Measurements made from Mars's orbit suggest that the Jezero Crater has mineral structures that have water or sulfates in them, suggesting they were wet at one point.

But Mars has a history of making us think twice, because most of what we know we first learned from orbit. A prime example would be the Spirit rover, which went into the Gusev Crater in 2004. The Gusev Crater has a notch on the northern end, which opens to the low, northern plains, and the southern end, with a big, winding channel coming into it. It certainly looks like water had been there, like it was a lake that drained out. Well, Spirit went in, and what it found was that the bottom of the crater was volcanic rock. That means in the several billions of years after the lake might have existed, there had been a volcanic eruption there that covered any lake deposits.

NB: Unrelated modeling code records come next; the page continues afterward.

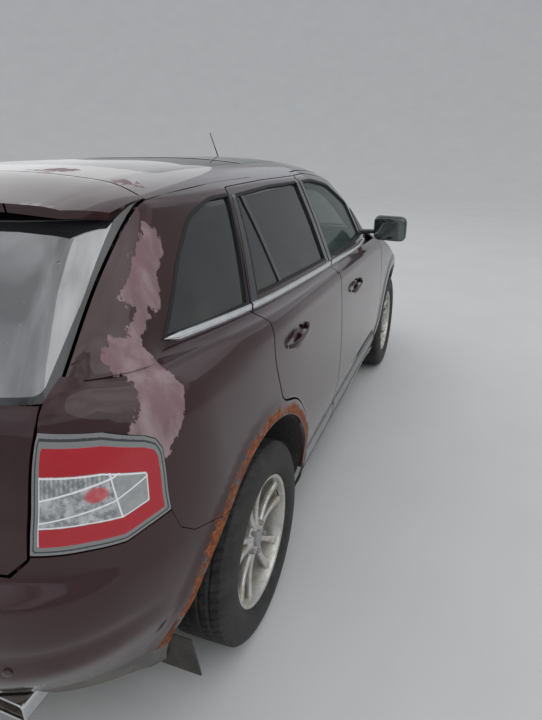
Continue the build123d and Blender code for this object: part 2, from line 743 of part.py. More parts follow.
with BuildPart() as grille:
    add(front_skin)
    low = (2000, SEAT_GAP - GRILLE_HALF, GRILLE_Z[0] + SEAT_GAP)
    add(box(low, (2500, GRILLE_HALF - SEAT_GAP, GRILLE_Z[1] - SEAT_GAP)), mode=Mode.INTERSECT)
    pitch = (GRILLE_Z[1] - GRILLE_Z[0] - GRILLE_BAR_H) / (GRILLE_BARS - 1)
    for bar in range(GRILLE_BARS - 1):
        z = GRILLE_Z[0] + GRILLE_BAR_H + bar * pitch
        slot = GRILLE_HALF - GRILLE_BAR_H
        add(box((2000, -slot, z), (2500, slot, z + pitch - GRILLE_BAR_H)), mode=Mode.SUBTRACT)
finish(grille.part, "grille")
with BuildPart() as headlamp:
    add(front_skin)
    add(front_prism(inset(HEADLAMP_FRONT, SEAT_GAP), HEADLAMP_BACK + SEAT_GAP, 2500), mode=Mode.INTERSECT)
    add(hood_gap, mode=Mode.SUBTRACT)
finish(with_mirror(headlamp.part), "headlamps")

# Rear bumper, with the ledge under the tailgate
with BuildPart() as rear_bumper:
    below = [(x, z - SEAT_GAP) for x, z in REAR_SEAM]
    seam_x = SEAM_X - SEAT_GAP
    zone = cross_prism(((-2500, 100), (-2500, below[0][1]), *below[:-1], (seam_x, 700), (seam_x, 100)))
    add(lower_skin)
    add(zone + front_prism(GATE_CENTRE, -2500, -1900), mode=Mode.INTERSECT)
    add(front_prism(GATE_OPEN, -2500, -1900), mode=Mode.SUBTRACT)
    add(arches, mode=Mode.SUBTRACT)
    (tip_x, tip_y, tip_z), (tip_front_x, tip_high_y, tip_high_z) = TIP
    notch_high = (-2000, tip_high_y + TIP_GAP, tip_high_z + TIP_GAP)
    add(box((-2500, tip_y - TIP_GAP, 100), notch_high), mode=Mode.SUBTRACT)
finish(rear_bumper.part, "rear_bumper")


# Wheel arch liners with mud flaps behind the wheels
liner_form = lower_form(LINER_INSET)
lean = atan2(BALL_Y - TOWER_Y, TOWER_Z - ARM_Z)
steer_length = sqrt((BALL_Y - TOWER_Y) ** 2 + (TOWER_Z - ARM_Z) ** 2)
steer_place = Location((FRONT_AXLE, -BALL_Y, ARM_Z), (-degrees(lean), 0, 0))
LINER_R = ARCH_R - SEAT_GAP


def lean_rod(radius, low, high):
    """A rod on the right wheel's steering axis, between two distances from the lower arm's middle."""
    with BuildPart() as rod:
        with Locations(steer_place * Location((0, 0, low))):
            Cylinder(radius, high - low, align=UPWARDS)
    return rod.part


def liner(x, y_in, flap_low):
    with BuildPart() as arch:
        add(cylinder_y(x, TYRE_R, LINER_R, -1100, -y_in))
        add(cylinder_y(x, TYRE_R, LINER_R - LINER_T, -1100, -y_in - LINER_T), mode=Mode.SUBTRACT)
        add(box((x - 600, -1100, 0), (x + 600, 0, LINER_LOW)), mode=Mode.SUBTRACT)
        add(liner_form, mode=Mode.INTERSECT)
    top_x = x - LINER_R + LINER_T / 2
    outline = (
        (top_x, LINER_LOW + 40), (top_x + FLAP_T, LINER_LOW + 40),
        (top_x + FLAP_REACH, flap_low), (top_x + FLAP_REACH - FLAP_T, flap_low),
    )
    return arch.part + side_polygon(outline, FLAP_IN, FLAP_OUT)


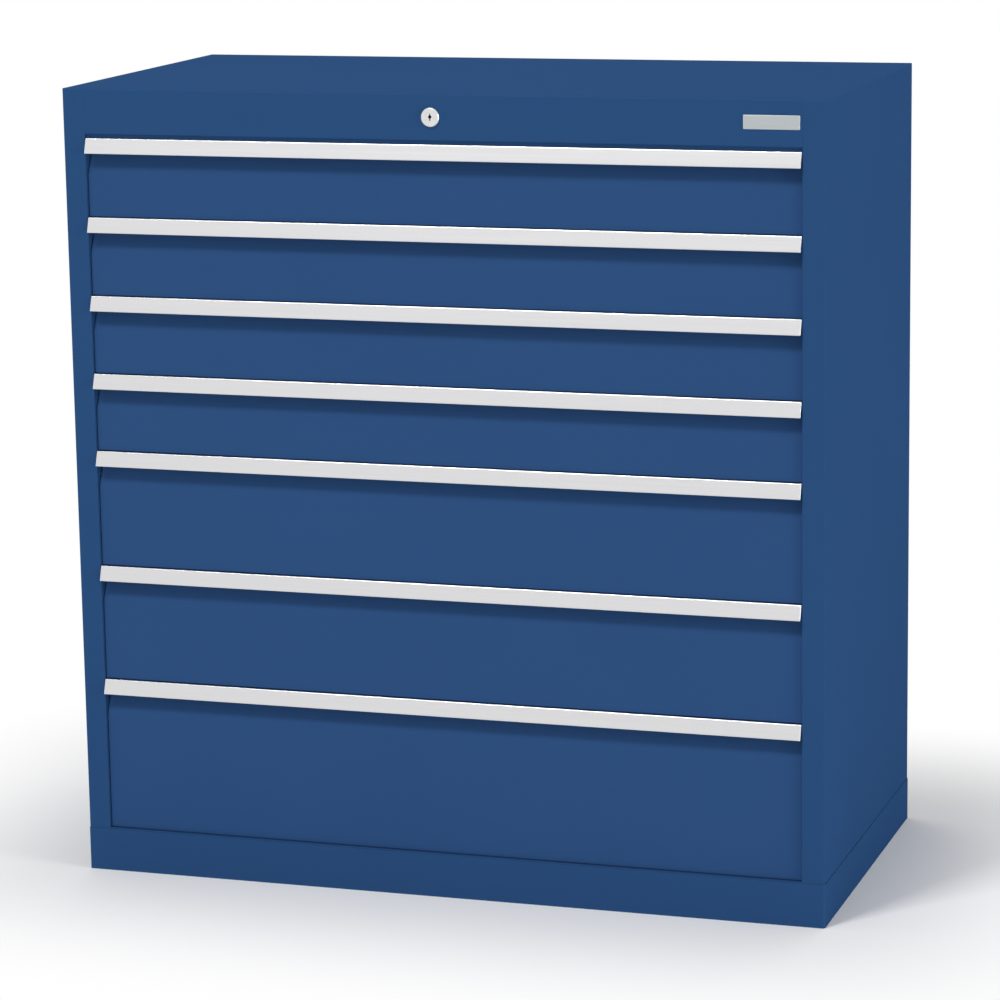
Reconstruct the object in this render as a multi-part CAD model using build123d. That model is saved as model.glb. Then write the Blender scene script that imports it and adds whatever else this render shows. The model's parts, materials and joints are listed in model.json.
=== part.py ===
from build123d import *
import os
from math import atan2, cos, hypot, radians, sin, tan

# Floor-standing drawer cabinet in folded sheet steel, with seven full-width drawers
# on telescopic runners and one lock that blocks them all.
# Millimetres. X runs across, Y from the front to the back, Z up from the floor.
# The origin is the middle of the overall outline at floor level.

# Casing
width = 980.0
depth = 500.0
casing_sheet = 1.5
casing_bend = 1.2
stile_width = 28.5
stile_return = 20.0
stile_bend = 0.5
rear_flange = 20.0
base_height = 57.0
rail_height = 57.0
rail_return = 20.0
rail_foot = 4.0
rail_lip = 4.9
plinth_sheet = 1.5
plinth_step = 1.0
plinth_flange = 30.0
plinth_corner = 3.0
anchor_hole_radius = 5.5
anchor_inset_x = 60.0
top_edge_radius = 1.0

# Drawers, from the top one down
drawer_heights = [100.0, 100.0, 100.0, 100.0, 150.0, 150.0, 200.0]
top_gap = 5.0
front_gap = 0.6
side_gap = 0.6
face_setback = 4.5
front_sheet = 1.5
front_bend = 1.2
front_edge = 0.8
pan_depth = 23.5
pan_flange = 40.0
recess_depth = 11.5
recess_slope = 26.0
recess_bend = 18.0

# Handle profile
lip_height = 19.0
lip_lean = 6.5
lip_reach = 6.0
lip_hem = 5.0
handle_wall = 2.0
handle_bend = 0.8
handle_leg = 22.0
handle_end_gap = 1.0

# Trays
tray_sheet = 1.0
tray_lift = 5.0
tray_drop = 23.0
tray_hem = 10.0
rear_space = 65.0
slot_width = 2.2
slot_pitch = 50.0
slot_margin = 12.0

# Telescopic runners
runner_thickness = 12.7
runner_height = 45.6
runner_lift = 26.0
runner_setback = 0.5
runner_tail = 10.0
travel_short = 4.0
outer_steel = 1.4
inner_steel = 1.2
ball_space = 2.6
ball_play = 0.15
web_space = 1.5
flange_play = 2.2
cage_width = 4.0
cage_thickness = 0.9
cage_margin = 8.0
balls_per_cage = 5

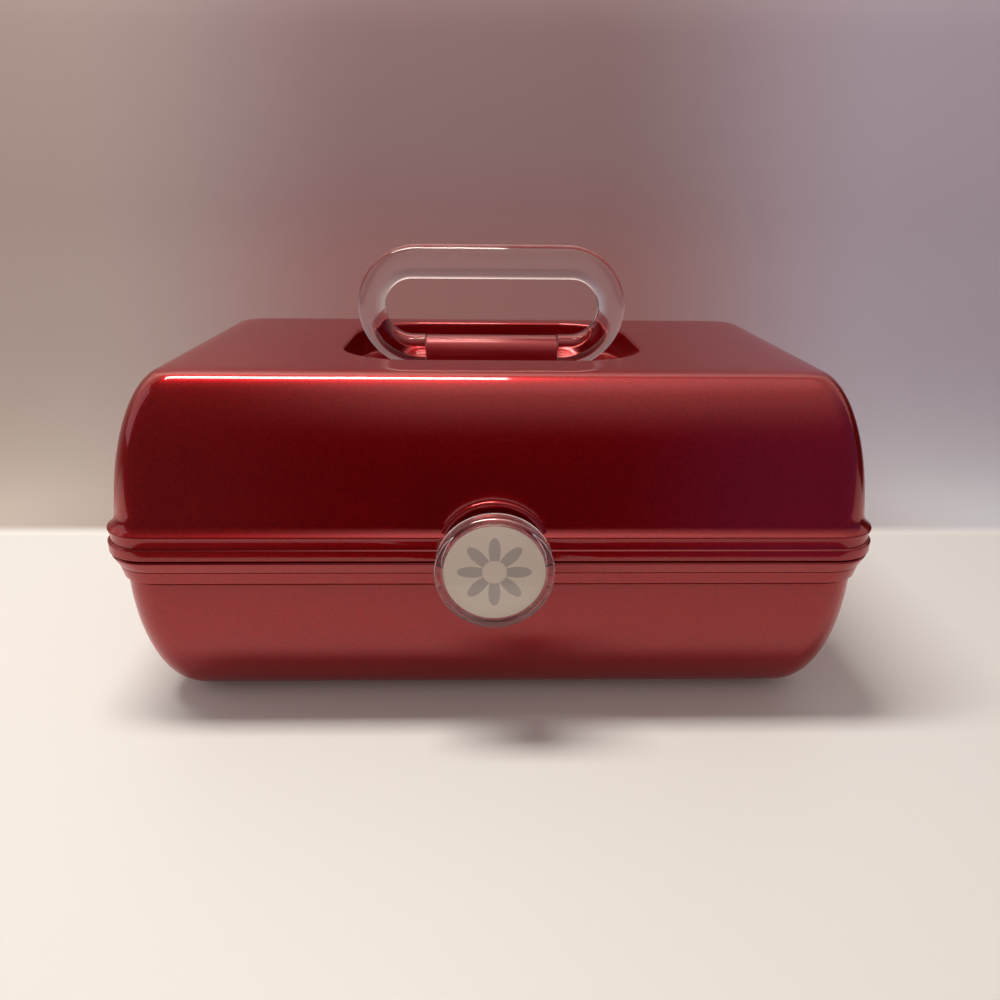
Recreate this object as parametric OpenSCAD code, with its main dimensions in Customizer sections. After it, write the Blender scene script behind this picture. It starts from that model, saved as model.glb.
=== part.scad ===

So, it'll be interesting to see what they do with Perseverance. They'll be very cautious in drawing conclusions until they have some direct measurements.

NASA's Perseverance rover as it touched down on Mars on February 18.

NASA's Perseverance rover as it touched down on Mars on February 18.

NASA's Perseverance rover as it touched down on Mars on February 18.

NASA's Perseverance rover takes its first drive on Mars on March 4.

Why is this mission important?

One of the reasons is to talk about the early history of the solar system.

For example, where did Earth get its water? Did the Earth start out with water, or did it come later? One thing about Earth is that it's like a chalk board that has been erased a whole bunch of times. We're on an active planet that has earthquakes and volcanoes and water cycles and you name it, so the great majority of rocks on our planet are relatively young.

If you go to a place like Mars, you see a lot of fairly old rocks. And because of the atmosphere, you can presumably see what Earth may have looked like, and Mars as well, early in the history of the solar system.

Some people say it's just pure research in planetary science. And then, of course, there are a few people who want to know if we can find life on Mars.

Well …?

My stock answer is this: mathematicians say that, statistically, it is likely that life has started several times, because the galaxy is such an enormous place. For us to find it in the first place we look would be amazingly good luck. I'm not betting on it right off the bat. But who knows? We've been wrong before.

Are they also trying to determine if humans could someday live on Mars?

Students ask me that a lot. They say, “What is the most difficult thing about traveling to Mars?” My answer is the fragility of the human organism. We're well-adapted to live on Earth, but we're not necessarily well-adapted to live on the surface of other places. We'd have to figure out how to protect ourselves from all the various hazards.

How much of Mars do we know about?

It's hard to say, because in 100 years, they'll say we didn't know anything about Mars. But it's like looking at Earth and saying, “This much is mountains, and this much is water, and this much is grasslands.” You can find that out from orbit. But to say that “this part of the Mississippi River did this” or “this glacier flowed over here” are things you have to discover on the surface.

I don't think any scientist is going to pat themselves on the back and say it's all done. Science isn't a bunch of answers you memorize; it's a way of asking questions.

As much as you know about Mars, are you still fascinated by what you're learning?

Oh, yeah, for sure. I never got tired of working on the book, even though it took six years. I never get tired of looking at those pictures and trying to understand what they show. I still get excited about everything I teach. I mean, my job at IUP—teaching astronomy—is like getting paid to eat ice cream. I love it.